In the latest SS books her underlying psychiatrist personality, which let's face it had to be pretty tainted to begin with to help the Joker escape, has re-emerged and they are playing the character as a bit of multiple personality disorder. Not sure I am in favor of that - it's too convenient - I would rather see one person struggle to find sanity than a bifucated character that they can turn on and off as the story needs demand, but that is a lot of work when a character is being handed back and forth not only between writers, but media and fanbases. (The TV fanbase is quite different, and quite a bit younger than the comic base and could not begin to deal with a character this complex.)

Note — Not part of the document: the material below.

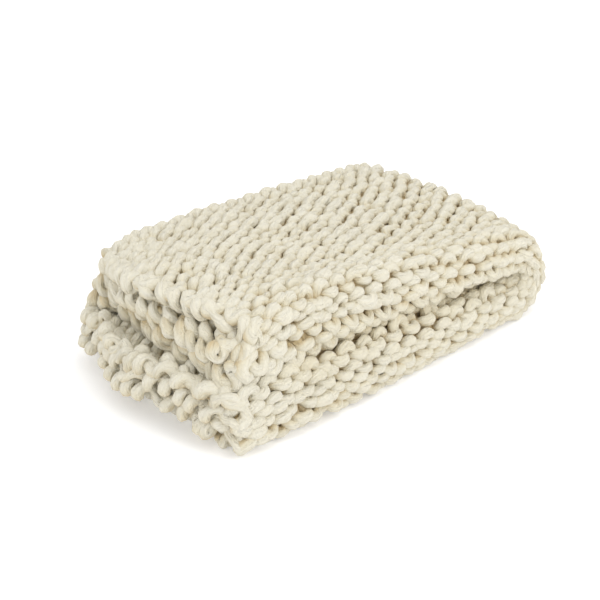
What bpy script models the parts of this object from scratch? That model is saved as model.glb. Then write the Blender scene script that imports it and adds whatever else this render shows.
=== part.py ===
"""A chunky knitted blanket, folded in half lengthwise and in half again, as one thick sheet of cloth.

Frame: metres, +Z up, resting on z = 0, the long side along X. The second fold's turn is at +X, the four
open ends are at -X, and the lengthwise crease is at -Y.
"""
import math

import bmesh
import bpy

# The cloth, laid flat
CLOTH_LENGTH = 1.28
CLOTH_WIDTH = 0.76
CLOTH_THICK = 0.030

# The folded bundle
BUNDLE_LENGTH = 0.65
BUNDLE_WIDTH = 0.375
TURN_RADIUS = 0.037         # middle of the crease pair, round the turn at +X
CREASE_AT_TURN = 0.0177     # half of the space between the two sheets of a pair
CREASE_UPPER = 0.0275
CREASE_LOWER = 0.0345
CREASE_SQUARENESS = 0.14    # how much further out than a round bend the crease's corners reach
PAIR_SPACE = 0.101          # between the two pairs, at the open ends
GIVE_ROUND_TURN = 0.5       # how much of the inner sheets' shorter way shows at the open ends

# How high the bundle has settled: a factor on its even height
SETTLE_COLUMNS = ("back", "middle", "front")
SETTLE = {
    "open end": (0.98, 1.11, 1.02),
    "middle": (1.01, 1.05, 1.10),
    "turn": (1.10, 1.07, 0.95),
}

# How far the long edges lie off their even line, towards +Y
EDGE_COLUMNS = ("open end", "middle", "turn")
EDGES = {
    "back bottom": (0.023, 0.038, -0.028),
    "back top": (-0.032, -0.014, -0.008),
    "front bottom": (0.017, 0.002, 0.009),
    "front top": (0.062, 0.060, 0.017),
}

# How far each sheet's end reaches past its even line, away from the middle
END_COLUMNS = ("front", "middle", "back")
ENDS = {
    "top sheet": (-0.068, -0.004, -0.020),
    "second sheet": (-0.034, -0.030, -0.038),
    "third sheet": (-0.030, 0.008, -0.030),
    "bottom sheet": (-0.005, 0.001, -0.024),
    "turn": (-0.008, 0.004, -0.024),
}

# How far each sheet's end hangs down, within END_HANG_REACH of it
HANG = {"top sheet": 0.012, "second sheet": 0.006, "third sheet": 0.014, "bottom sheet": 0.0}
END_HANG_REACH = 0.09

# How the cloth thins towards its open edges: the distance from the edge and the share of the thickness
EDGE_PROFILE = ((0.0, 0.40), (0.004, 0.76), (0.013, 1.0))

# Hand-made unevenness
END_WAVE = 0.005            # in and out, along the open ends
SHEET_WAVE = 0.0022         # up and down, over the sheets

# Where the sheet's grid lines lie
RUN_STEPS = 22              # along each straight run
TURN_STEPS = 16             # round the turn
SIDE_STEPS = 13             # across each flat half
CREASE_STEPS = 12           # round the crease
CREASE_SPAN = 0.104         # width of cloth that the crease steps cover

WOOL = (0.76, 0.70, 0.58, 1.0)


def through(values, u):
    """The smooth curve through three values, at u = -1, 0 and 1."""
    low, mid, high = values
    u = max(-1.25, min(1.25, u))
    return mid + (high - low) / 2 * u + ((low + high) / 2 - mid) * u * u


def ease(a):
    a = max(0.0, min(1.0, a))
    return a * a * (3 - 2 * a)


def creased(t, half_space, squareness):
    """Across the cloth: y, the rise above the pair's middle, and 1 on the outer sheet to -1 on the inner."""
    flat = (CLOTH_WIDTH - math.pi * half_space) / 2
    centre = -BUNDLE_WIDTH / 2 + CLOTH_THICK / 2 + half_space
    angle = max(0.0, min(math.pi, (t - flat) / half_space))
    bend = half_space * (1 + squareness * math.sin(2 * angle) ** 2)
    rise = bend * math.cos(angle)
    if angle == 0.0:
        return centre + flat - t, rise, 1.0
    if angle == math.pi:
        return centre + t - flat - math.pi * half_space, rise, -1.0
    return centre - bend * math.sin(angle), rise, math.cos(angle)


def place(s, t):
    """The folded place of the cloth's point: s along it, t across it."""
    upper = s < CLOTH_LENGTH / 2
    from_turn = abs(s / (CLOTH_LENGTH / 2) - 1)
    spread = ease((from_turn - 0.05) / 0.75)
    crease_end = CREASE_UPPER if upper else CREASE_LOWER
    half_space = CREASE_AT_TURN + spread * (crease_end - CREASE_AT_TURN)
    y, rise, side = creased(t, half_space, spread * CREASE_SQUARENESS)

    arc = TURN_RADIUS + GIVE_ROUND_TURN * side * CREASE_AT_TURN
    run = (CLOTH_LENGTH - math.pi * arc) / 2
    turn_x = BUNDLE_LENGTH / 2 - TURN_RADIUS - CREASE_AT_TURN - CLOTH_THICK / 2
    turned = max(0.0, min(math.pi, (s - run) / arc))
    lower_pair = CLOTH_THICK / 2 + half_space
    if turned == 0.0:
        x = turn_x - (run - s)
        sign = 1
    elif turned == math.pi:
        x = turn_x - (s - run - math.pi * arc)
        sign = -1
    else:
        x = turn_x + (TURN_RADIUS + rise) * math.sin(turned)
        sign = 0
    away = max(0.0, min(1.3, (turn_x - x) / (BUNDLE_LENGTH - 0.1)))
    space = 2 * TURN_RADIUS + (PAIR_SPACE - 2 * TURN_RADIUS) * away
    if sign == 1:
        z = lower_pair + space + rise
    elif sign == -1:
        z = lower_pair - rise
    else:
        z = CLOTH_THICK / 2 + CREASE_AT_TURN + TURN_RADIUS + (TURN_RADIUS + rise) * math.cos(turned)
    z = max(z, CLOTH_THICK / 2)

    u, v = x / (BUNDLE_LENGTH / 2), y / (BUNDLE_WIDTH / 2)
    height = max(0.0, min(1.1, (z - CLOTH_THICK / 2) / (4 * half_space + space)))
    settled = through([through(SETTLE[row], -v) for row in ("open end", "middle", "turn")], u)
    wave = math.sin(9.0 * u + 2.1 * v + 3.0 * side) * math.cos(5.0 * v - 4.0 * u + 1.3 * side)
    lifted = CLOTH_THICK / 2 + (z - CLOTH_THICK / 2) * settled
    lifted += SHEET_WAVE * wave * ease(height * 2.5) * ease(from_turn * 3 - 0.7)

    back = (1 - height) * through(EDGES["back bottom"], u) + height * through(EDGES["back top"], u)
    front = (1 - height) * through(EDGES["front bottom"], u) + height * through(EDGES["front top"], u)
    across = max(0.0, min(1.1, (1 + v) / 2))

    outer = (1 + side) / 2
    outer_sheet, inner_sheet = ("top sheet", "second sheet") if upper else ("bottom sheet", "third sheet")
    hang = outer * HANG[outer_sheet] + (1 - outer) * HANG[inner_sheet]
    lifted -= hang * ease(1 - min(s, CLOTH_LENGTH - s) / END_HANG_REACH)
    reach = outer * through(ENDS[outer_sheet], v) + (1 - outer) * through(ENDS[inner_sheet], v)
    reach += END_WAVE * math.sin(13.0 * t / BUNDLE_WIDTH + 2.0 * outer + 1.1 * upper)
    x += through(ENDS["turn"], v) * ease(u) - reach * ease(-u)
    return x, y + across * back + (1 - across) * front, lifted


def even_steps(start, end, steps):
    return [start + (end - start) * i / steps for i in range(steps)]


def grid_lines():
    """The places along and across the cloth where the sheet's grid lines lie."""
    turn = math.pi * (TURN_RADIUS + CREASE_AT_TURN)
    return lines_over(CLOTH_LENGTH, turn, RUN_STEPS, TURN_STEPS), \
        lines_over(CLOTH_WIDTH, CREASE_SPAN, SIDE_STEPS, CREASE_STEPS)


def lines_over(whole, bend, side_steps, bend_steps):
    """Lines over one way of the cloth: close at both edges and over the bend in the middle."""
    rim = [distance for distance, share in EDGE_PROFILE]
    lines = rim[:-1] + even_steps(rim[-1], (whole - bend) / 2, side_steps)
    lines += even_steps((whole - bend) / 2, (whole + bend) / 2, bend_steps)
    lines += even_steps((whole + bend) / 2, whole - rim[-1], side_steps)
    return lines + [whole - distance for distance in reversed(rim)]


def thickness_share(from_edge):
    for (near, low), (far, high) in zip(EDGE_PROFILE, EDGE_PROFILE[1:]):
        if from_edge <= near:
            return low
        if from_edge < far:
            return low + (high - low) * (from_edge - near) / (far - near)
    return EDGE_PROFILE[-1][1]


def folded_sheet():
    """The middle surface of the cloth: a grid, with each point moved to its folded place."""
    shares = []
    along, across = grid_lines()
    sheet = bmesh.new()
    bmesh.ops.create_grid(sheet, x_segments=len(along) - 1, y_segments=len(across) - 1, size=0.5)
    columns, rows = len(along) - 1, len(across) - 1
    for point in sheet.verts:
        column = round((point.co.x + 0.5) * columns)
        row = round((point.co.y + 0.5) * rows)
        s, t = along[column], across[row]
        point.co = place(s, t)
        shares.append(thickness_share(min(s, t, CLOTH_LENGTH - s, CLOTH_WIDTH - t)))
    mesh = bpy.data.meshes.new("blanket")
    sheet.to_mesh(mesh)
    sheet.free()
    return mesh, shares


def thicken(piece):
    solid = piece.modifiers.new("thickness", "SOLIDIFY")
    solid.thickness = CLOTH_THICK
    solid.offset = 0.0
    solid.use_rim = True
    solid.vertex_group = piece.vertex_groups["thickness"].name


def rest_at_origin(piece):
    """Keeps the thickened mesh, moved so that its box stands on the origin, centred."""
    done = piece.evaluated_get(bpy.context.evaluated_depsgraph_get())
    mesh = bpy.data.meshes.new_from_object(done)
    piece.modifiers.clear()
    lows = [min(point.co[axis] for point in mesh.vertices) for axis in range(3)]
    highs = [max(point.co[axis] for point in mesh.vertices) for axis in range(3)]
    shift = (-(lows[0] + highs[0]) / 2, -(lows[1] + highs[1]) / 2, -lows[2])
    for point in mesh.vertices:
        point.co.x += shift[0]
        point.co.y += shift[1]
        point.co.z += shift[2]
    mesh.shade_smooth()
    piece.data = mesh
    size = [round(high - low, 4) for low, high in zip(lows, highs)]
    print("blanket", size, "moved by", [round(value, 5) for value in shift])


def wool():
    material = bpy.data.materials.new("wool")
    material.use_nodes = True
    surface = material.node_tree.nodes["Principled BSDF"]
    surface.inputs["Base Color"].default_value = WOOL
    surface.inputs["Roughness"].default_value = 0.9
    surface.inputs["Metallic"].default_value = 0.0
    return material


def main():
    for old in list(bpy.data.objects):
        bpy.data.objects.remove(old, do_unlink=True)
    parts = bpy.data.collections.new("blanket")
    bpy.context.scene.collection.children.link(parts)
    mesh, shares = folded_sheet()
    blanket = bpy.data.objects.new("blanket", mesh)
    parts.objects.link(blanket)
    blanket.data.materials.append(wool())
    thickness = blanket.vertex_groups.new(name="thickness")
    for number, share in enumerate(shares):
        thickness.add([number], share, "REPLACE")
    thicken(blanket)
    bpy.context.view_layer.update()
    rest_at_origin(blanket)


main()
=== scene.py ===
import math
import random

import bpy
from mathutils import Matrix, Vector


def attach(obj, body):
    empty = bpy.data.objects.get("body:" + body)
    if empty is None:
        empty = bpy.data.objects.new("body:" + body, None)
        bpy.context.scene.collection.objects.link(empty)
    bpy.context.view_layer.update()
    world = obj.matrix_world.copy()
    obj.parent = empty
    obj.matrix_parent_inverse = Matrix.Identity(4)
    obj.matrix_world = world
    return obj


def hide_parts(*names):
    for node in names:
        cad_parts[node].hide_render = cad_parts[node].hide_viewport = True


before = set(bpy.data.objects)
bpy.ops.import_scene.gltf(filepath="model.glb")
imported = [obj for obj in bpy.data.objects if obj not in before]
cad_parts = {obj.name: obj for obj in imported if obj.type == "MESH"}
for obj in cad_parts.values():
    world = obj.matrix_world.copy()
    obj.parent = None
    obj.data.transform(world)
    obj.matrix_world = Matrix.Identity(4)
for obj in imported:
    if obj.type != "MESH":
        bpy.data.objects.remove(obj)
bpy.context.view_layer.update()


# A socket that Python's operators can use: each one adds its Math node
class Wire:
    def __init__(self, graph, socket):
        self.graph = graph
        self.socket = socket

    def __add__(self, other):
        return self.graph.maths("ADD", self, other)

    def __sub__(self, other):
        return self.graph.maths("SUBTRACT", self, other)

    def __mul__(self, other):
        return self.graph.maths("MULTIPLY", self, other)


class Graph:
    def __init__(self, tree):
        self.tree = tree
        tree.nodes.clear()

    # One node: its settings go in first, then the values or links of its sockets
    def add(self, kind, settings=None, sockets=None):
        made = self.tree.nodes.new(kind)
        for name, value in (settings or {}).items():
            if name == "stops":
                ramp = made.color_ramp.elements
                while len(ramp) < len(value):
                    ramp.new(0.5)
                for stop, (position, colour) in zip(ramp, value):
                    stop.position = position
                    stop.color = colour
            else:
                setattr(made, name, value)
        for name, value in (sockets or {}).items():
            self.feed(made.inputs[name], value)
        return made

    def feed(self, socket, value):
        if isinstance(value, Wire):
            self.tree.links.new(value.socket, socket)
        elif isinstance(value, bpy.types.NodeSocket):
            self.tree.links.new(value, socket)
        else:
            socket.default_value = value

    def wire(self, node, output=0):
        return Wire(self, node.outputs[output])

    def maths(self, operation, *values):
        return self.wire(self.add("ShaderNodeMath", {"operation": operation}, dict(enumerate(values))))

    def noise(self, vector, scale, detail=3.0, roughness=0.5):
        sockets = {"Vector": vector, "Scale": scale, "Detail": detail, "Roughness": roughness}
        return self.wire(self.add("ShaderNodeTexNoise", None, sockets))

    # An attribute of the mesh, in a material
    def attribute(self, name, output):
        return self.wire(self.add("ShaderNodeAttribute", {"attribute_name": name}), output)

    # The same in a geometry tree
    def named(self, name, kind="FLOAT"):
        return self.wire(self.add("GeometryNodeInputNamedAttribute", {"data_type": kind}, {"Name": name}))

    def store(self, geometry, name, kind, value):
        sockets = {"Geometry": geometry, "Name": name, "Value": value}
        made = self.add("GeometryNodeStoreNamedAttribute", {"data_type": kind, "domain": "POINT"}, sockets)
        return made.outputs[0]

    # A curve with its own Length or Factor held on its points, and that measure
    def measured(self, curve, measure):
        held = self.add("GeometryNodeCaptureAttribute", None, {"Geometry": curve})
        held.capture_items.new("FLOAT", measure)
        self.feed(held.inputs[1], self.add("GeometryNodeSplineParameter").outputs[measure])
        return held.outputs[0], Wire(self, held.outputs[1])


# How the cloth lies: the folds of its solid, with the crease a little squarer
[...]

Visually, due to her pronounced female form, Quinn is the centerpiece of the SS, no shock there. But what she represents is a real chance to explore the otherwise unfathomable mind of pure evil that is the Joker. Without, I might add, running the risk of messing about too much with on of the iconic characters in all of comicdom. This potential could make the Suicide Squad one of the most interesting books to hit comic shelves in the last several years. I am admittedly behind the time when it comes to the story line, but when I last left it, the series was shifting focus from the squad to the government agent that founded it - Amanda Waller. She too is an interesting character, but give me more Quinn.

Watching Quinn try to reach for sanity in a sea of bad would be a truly fascinating story indeed.